───── RAW DATA ─────

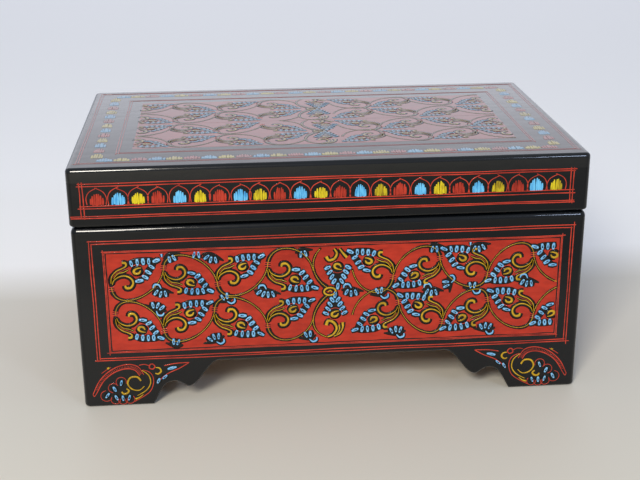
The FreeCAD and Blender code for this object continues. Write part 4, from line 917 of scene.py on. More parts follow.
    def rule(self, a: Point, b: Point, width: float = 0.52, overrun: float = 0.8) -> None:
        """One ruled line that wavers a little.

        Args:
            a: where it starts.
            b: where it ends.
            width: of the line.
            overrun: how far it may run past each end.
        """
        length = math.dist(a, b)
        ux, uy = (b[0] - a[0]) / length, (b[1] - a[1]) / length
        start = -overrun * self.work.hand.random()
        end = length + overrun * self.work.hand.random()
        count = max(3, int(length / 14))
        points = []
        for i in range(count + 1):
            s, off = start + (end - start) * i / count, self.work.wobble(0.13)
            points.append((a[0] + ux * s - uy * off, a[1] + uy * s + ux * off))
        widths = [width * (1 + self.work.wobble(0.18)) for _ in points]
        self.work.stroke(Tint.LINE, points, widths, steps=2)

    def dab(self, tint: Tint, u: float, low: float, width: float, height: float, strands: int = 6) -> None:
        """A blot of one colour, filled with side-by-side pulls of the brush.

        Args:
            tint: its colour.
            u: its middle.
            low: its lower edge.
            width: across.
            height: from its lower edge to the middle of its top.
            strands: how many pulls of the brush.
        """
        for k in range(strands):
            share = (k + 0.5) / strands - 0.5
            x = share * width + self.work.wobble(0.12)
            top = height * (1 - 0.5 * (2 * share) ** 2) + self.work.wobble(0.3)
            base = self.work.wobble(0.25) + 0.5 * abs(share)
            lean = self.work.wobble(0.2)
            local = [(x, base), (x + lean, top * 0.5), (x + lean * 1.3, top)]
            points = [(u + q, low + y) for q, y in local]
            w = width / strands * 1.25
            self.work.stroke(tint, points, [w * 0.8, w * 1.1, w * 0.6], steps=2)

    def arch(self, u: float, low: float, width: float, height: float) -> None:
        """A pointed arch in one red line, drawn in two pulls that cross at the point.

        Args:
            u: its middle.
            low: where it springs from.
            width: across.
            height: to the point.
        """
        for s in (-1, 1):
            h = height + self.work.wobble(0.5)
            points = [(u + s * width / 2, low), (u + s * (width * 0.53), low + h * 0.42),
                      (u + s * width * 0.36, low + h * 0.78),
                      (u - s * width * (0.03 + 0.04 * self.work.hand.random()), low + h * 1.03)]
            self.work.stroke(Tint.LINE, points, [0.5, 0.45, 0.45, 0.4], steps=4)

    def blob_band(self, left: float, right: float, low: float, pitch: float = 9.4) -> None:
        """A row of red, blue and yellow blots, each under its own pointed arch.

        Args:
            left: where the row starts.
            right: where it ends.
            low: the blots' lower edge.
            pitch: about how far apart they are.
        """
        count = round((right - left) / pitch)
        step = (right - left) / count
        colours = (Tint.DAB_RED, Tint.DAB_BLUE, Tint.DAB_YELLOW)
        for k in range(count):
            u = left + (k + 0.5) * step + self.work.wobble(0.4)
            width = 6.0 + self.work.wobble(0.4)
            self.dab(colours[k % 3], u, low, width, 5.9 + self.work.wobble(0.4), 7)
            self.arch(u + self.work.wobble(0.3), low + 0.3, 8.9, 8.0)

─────

Copy all of the data exactly.

> _SOLUTION_
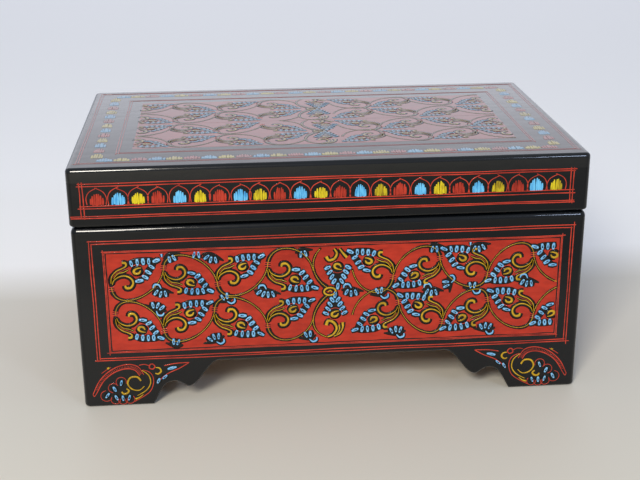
The FreeCAD and Blender code for this object continues. Write part 4, from line 917 of scene.py on. More parts follow.
    def rule(self, a: Point, b: Point, width: float = 0.52, overrun: float = 0.8) -> None:
        """One ruled line that wavers a little.

        Args:
            a: where it starts.
            b: where it ends.
            width: of the line.
            overrun: how far it may run past each end.
        """
        length = math.dist(a, b)
        ux, uy = (b[0] - a[0]) / length, (b[1] - a[1]) / length
        start = -overrun * self.work.hand.random()
        end = length + overrun * self.work.hand.random()
        count = max(3, int(length / 14))
        points = []
        for i in range(count + 1):
            s, off = start + (end - start) * i / count, self.work.wobble(0.13)
            points.append((a[0] + ux * s - uy * off, a[1] + uy * s + ux * off))
        widths = [width * (1 + self.work.wobble(0.18)) for _ in points]
        self.work.stroke(Tint.LINE, points, widths, steps=2)

    def dab(self, tint: Tint, u: float, low: float, width: float, height: float, strands: int = 6) -> None:
        """A blot of one colour, filled with side-by-side pulls of the brush.

        Args:
            tint: its colour.
            u: its middle.
            low: its lower edge.
            width: across.
            height: from its lower edge to the middle of its top.
            strands: how many pulls of the brush.
        """
        for k in range(strands):
            share = (k + 0.5) / strands - 0.5
            x = share * width + self.work.wobble(0.12)
            top = height * (1 - 0.5 * (2 * share) ** 2) + self.work.wobble(0.3)
            base = self.work.wobble(0.25) + 0.5 * abs(share)
            lean = self.work.wobble(0.2)
            local = [(x, base), (x + lean, top * 0.5), (x + lean * 1.3, top)]
            points = [(u + q, low + y) for q, y in local]
            w = width / strands * 1.25
            self.work.stroke(tint, points, [w * 0.8, w * 1.1, w * 0.6], steps=2)

    def arch(self, u: float, low: float, width: float, height: float) -> None:
        """A pointed arch in one red line, drawn in two pulls that cross at the point.

        Args:
            u: its middle.
            low: where it springs from.
            width: across.
            height: to the point.
        """
        for s in (-1, 1):
            h = height + self.work.wobble(0.5)
            points = [(u + s * width / 2, low), (u + s * (width * 0.53), low + h * 0.42),
                      (u + s * width * 0.36, low + h * 0.78),
                      (u - s * width * (0.03 + 0.04 * self.work.hand.random()), low + h * 1.03)]
            self.work.stroke(Tint.LINE, points, [0.5, 0.45, 0.45, 0.4], steps=4)

    def blob_band(self, left: float, right: float, low: float, pitch: float = 9.4) -> None:
        """A row of red, blue and yellow blots, each under its own pointed arch.

        Args:
            left: where the row starts.
            right: where it ends.
            low: the blots' lower edge.
            pitch: about how far apart they are.
        """
        count = round((right - left) / pitch)
        step = (right - left) / count
        colours = (Tint.DAB_RED, Tint.DAB_BLUE, Tint.DAB_YELLOW)
        for k in range(count):
            u = left + (k + 0.5) * step + self.work.wobble(0.4)
            width = 6.0 + self.work.wobble(0.4)
            self.dab(colours[k % 3], u, low, width, 5.9 + self.work.wobble(0.4), 7)
            self.arch(u + self.work.wobble(0.3), low + 0.3, 8.9, 8.0)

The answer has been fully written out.